Prior to receiving this dog into our family, I had named my animal companions after gods and goddesses. My cats had names like Aphrodite, Artemis, Diana and a brother and sister pair we named Electra and Orestes. Before we got her at nine months, the dog’s name was Winnie. (Welsh for a fair one, white and smooth, fair and pure.) It was a good name, but the dog had not been trained and was out-of-control, which was why we needed to “rescue” her. For a new life, she needed a new name. I searched through Bulfinch’s Mythology not finding any Greek or Roman goddesses who seemed quite right. She deserved a powerful name and then I remembered the Arthurian Legend and Arthur’s sister – the enchantress, Morgan le Fay.
She was well named. She never met a person who could resist her magic spells.
Morgan believed her role in the world was to allow people to express their love for her. She gave everyone, whether they knew they needed it or not, the opportunity to heal through petting her. God gave humans two hands, she often said, so one could experience the joy of petting a dog while the other went about its normal business. If you forgot, she would bump your hand with her head or with the tip of her wet nose.
She was the star pupil at her obedience training classes and preferred carrots as reward treats. At her favorite command, “Belly rub,” she would flop onto her back, four legs into the air, thumping her tail on the floor in anticipation. When I gave her a neck rub along with the belly rub she would close her eyes, tilt her head all the way back and moan with pleasure.
It took her several years to train her “masters” on proper daily routines. If they lapsed she would stand in their presence and huff loudly until they figured out what they had forgotten. Dinnertime was precisely at 5:00 pm and, except for a readjustment period twice a year when humans foolishly reset their clocks, she would begin agitating a couple of minutes before the appointed hour.
She was the protector of the house—as long as that meant being outside and barking at the deer, bear, coyotes and wolves. After years of practice attempting to imitate her fellow canines, she came up with a modest version of a howl and did not take kindly to the human laughter it prompted.
She was omega to anyone or anything’s alpha. If ten-pound Electra (our Calico cat who died last year) chose to eat from Morgan’s food bowl, seventy-pound Morgan would whimper—asking her human parents to solve the problem for her.
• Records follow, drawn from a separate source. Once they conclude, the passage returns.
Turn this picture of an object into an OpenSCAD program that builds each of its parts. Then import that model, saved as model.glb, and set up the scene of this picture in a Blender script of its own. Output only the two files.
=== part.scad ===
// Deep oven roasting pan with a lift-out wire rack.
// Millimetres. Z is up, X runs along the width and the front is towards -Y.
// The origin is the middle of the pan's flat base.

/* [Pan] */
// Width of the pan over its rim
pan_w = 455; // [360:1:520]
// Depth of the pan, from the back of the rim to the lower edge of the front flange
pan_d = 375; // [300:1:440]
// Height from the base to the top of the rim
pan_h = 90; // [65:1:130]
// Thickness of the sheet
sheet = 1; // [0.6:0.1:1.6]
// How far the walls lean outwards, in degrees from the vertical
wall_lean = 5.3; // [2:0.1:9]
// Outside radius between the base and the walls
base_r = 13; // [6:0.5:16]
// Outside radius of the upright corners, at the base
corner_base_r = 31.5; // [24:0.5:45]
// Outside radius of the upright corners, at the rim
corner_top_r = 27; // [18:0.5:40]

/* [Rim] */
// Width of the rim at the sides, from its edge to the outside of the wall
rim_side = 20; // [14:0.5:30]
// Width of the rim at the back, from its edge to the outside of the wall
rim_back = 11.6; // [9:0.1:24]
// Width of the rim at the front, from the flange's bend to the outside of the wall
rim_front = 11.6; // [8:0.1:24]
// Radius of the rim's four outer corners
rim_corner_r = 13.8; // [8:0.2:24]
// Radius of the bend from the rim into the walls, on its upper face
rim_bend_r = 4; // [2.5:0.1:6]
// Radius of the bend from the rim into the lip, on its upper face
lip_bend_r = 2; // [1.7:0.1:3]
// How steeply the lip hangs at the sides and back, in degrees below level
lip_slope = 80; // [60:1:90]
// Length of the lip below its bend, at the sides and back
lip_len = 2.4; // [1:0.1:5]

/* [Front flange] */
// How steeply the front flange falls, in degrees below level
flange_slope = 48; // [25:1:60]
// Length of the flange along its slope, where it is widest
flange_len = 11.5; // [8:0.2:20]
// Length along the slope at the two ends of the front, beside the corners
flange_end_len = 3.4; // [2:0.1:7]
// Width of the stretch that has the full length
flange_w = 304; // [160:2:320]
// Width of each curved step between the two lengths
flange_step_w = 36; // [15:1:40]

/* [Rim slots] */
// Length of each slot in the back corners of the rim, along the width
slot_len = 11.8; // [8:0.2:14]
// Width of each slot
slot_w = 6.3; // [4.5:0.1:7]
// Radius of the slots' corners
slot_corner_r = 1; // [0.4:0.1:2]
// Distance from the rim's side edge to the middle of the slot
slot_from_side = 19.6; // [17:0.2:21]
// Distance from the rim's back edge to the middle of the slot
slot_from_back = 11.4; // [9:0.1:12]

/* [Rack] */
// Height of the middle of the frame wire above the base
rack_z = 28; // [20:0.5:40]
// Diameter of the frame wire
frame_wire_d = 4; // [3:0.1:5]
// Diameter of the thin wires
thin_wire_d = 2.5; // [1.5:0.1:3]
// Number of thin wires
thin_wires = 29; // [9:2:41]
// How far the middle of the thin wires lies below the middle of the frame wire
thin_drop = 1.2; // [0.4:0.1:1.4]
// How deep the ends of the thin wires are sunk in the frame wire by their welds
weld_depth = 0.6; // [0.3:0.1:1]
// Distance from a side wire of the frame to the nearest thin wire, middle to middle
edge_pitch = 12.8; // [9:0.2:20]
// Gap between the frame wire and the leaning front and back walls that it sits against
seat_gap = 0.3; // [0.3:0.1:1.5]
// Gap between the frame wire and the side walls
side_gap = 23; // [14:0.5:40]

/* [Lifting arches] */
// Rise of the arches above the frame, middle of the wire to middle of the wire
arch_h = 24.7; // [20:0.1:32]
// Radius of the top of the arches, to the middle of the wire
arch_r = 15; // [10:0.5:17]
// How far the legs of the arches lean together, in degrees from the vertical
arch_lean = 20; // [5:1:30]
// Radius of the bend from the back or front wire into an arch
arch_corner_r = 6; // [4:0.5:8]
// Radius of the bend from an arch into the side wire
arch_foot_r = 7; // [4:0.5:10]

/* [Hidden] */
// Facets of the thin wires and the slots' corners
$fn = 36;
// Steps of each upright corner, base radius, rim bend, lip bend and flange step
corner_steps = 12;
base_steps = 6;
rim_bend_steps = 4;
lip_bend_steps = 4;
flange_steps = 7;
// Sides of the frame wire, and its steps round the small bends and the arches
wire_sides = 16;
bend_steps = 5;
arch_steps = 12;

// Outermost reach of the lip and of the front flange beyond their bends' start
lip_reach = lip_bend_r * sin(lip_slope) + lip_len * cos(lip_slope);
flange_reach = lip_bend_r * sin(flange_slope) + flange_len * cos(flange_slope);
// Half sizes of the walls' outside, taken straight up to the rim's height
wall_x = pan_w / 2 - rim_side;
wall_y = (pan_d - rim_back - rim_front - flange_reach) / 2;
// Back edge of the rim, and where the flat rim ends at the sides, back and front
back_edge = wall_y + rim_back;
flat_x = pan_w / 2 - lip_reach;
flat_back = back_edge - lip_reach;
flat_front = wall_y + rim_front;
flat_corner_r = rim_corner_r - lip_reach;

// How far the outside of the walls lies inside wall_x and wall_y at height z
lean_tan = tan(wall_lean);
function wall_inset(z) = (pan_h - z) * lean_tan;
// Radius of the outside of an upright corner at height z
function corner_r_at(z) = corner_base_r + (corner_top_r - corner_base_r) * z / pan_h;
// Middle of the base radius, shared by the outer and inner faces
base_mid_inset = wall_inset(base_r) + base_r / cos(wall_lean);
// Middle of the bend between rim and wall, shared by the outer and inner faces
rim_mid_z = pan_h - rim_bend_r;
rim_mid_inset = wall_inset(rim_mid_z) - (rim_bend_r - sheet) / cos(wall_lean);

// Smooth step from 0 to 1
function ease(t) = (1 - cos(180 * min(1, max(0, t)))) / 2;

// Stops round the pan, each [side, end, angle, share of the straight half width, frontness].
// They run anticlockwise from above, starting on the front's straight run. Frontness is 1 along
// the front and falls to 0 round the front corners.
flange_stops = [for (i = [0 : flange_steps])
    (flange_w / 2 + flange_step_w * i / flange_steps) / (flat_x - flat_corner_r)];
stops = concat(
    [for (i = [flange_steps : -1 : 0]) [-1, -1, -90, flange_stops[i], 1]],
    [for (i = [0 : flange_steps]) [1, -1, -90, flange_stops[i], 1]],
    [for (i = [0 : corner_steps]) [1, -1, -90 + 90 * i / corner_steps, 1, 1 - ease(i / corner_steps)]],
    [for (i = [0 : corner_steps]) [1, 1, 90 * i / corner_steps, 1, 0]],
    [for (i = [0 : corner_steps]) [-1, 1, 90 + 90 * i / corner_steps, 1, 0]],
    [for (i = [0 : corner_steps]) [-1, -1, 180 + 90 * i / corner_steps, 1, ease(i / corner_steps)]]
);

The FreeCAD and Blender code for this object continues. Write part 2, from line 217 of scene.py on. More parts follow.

Morgan loved the Northwoods. She learned to swim in 2001 when she waded into Shank Lake and discovered her feet no longer touched bottom. She never tired of swimming or chasing the Frisbee, and when forced to go back inside because she was shivering from near freezing water, she would protest. As she stood there you could almost hear her say, “I-I-I’m not c-c-c-c-old.” She loved swimming with her people, but if they weren’t willing to join her in the water, she’d bring her Frisbee and retrieve it for hours. She trained her humans to throw it just far enough to allow a full-gallop run down the dock, leap and belly flop into the lake, snaring the Frisbee in a stroke or two.
She knew the route between Savannah and Cincinnati and Michigan. Awakening from a nap she would request the driver to lower the window so she could sniff the country to know where she was. She insisted on a quick sniff of any city we passed through to confirm we were on the right track. Once we hit the dirt roads in Michigan she paced the whole way in, anticipating freedom without collar. While the humans set up camp for her, she would trot down to the dock and impatiently wait. If the wait was too long, we would hear a splash and sometime later the drenched dog would appear.
She was marvelous with small hands, allowing many unintended abuses as children learned to love her. She was the chaperone as grandchildren first explored the woods on their own.
Despite her self-image, she was not perfect. She snored and she farted, sometimes acting like a junior high student who looks around pretending not to be the culprit.
Morgan was without question the smartest of our dogs and always interested in the world around her.
Were she still physically with us she would sense the tears now forming in my eyes and lay her head in my lap, reminding me that everything she taught me is still in my memory. True, I whisper back, but I miss your huffing at my failures and your licks telling me I am forgiven.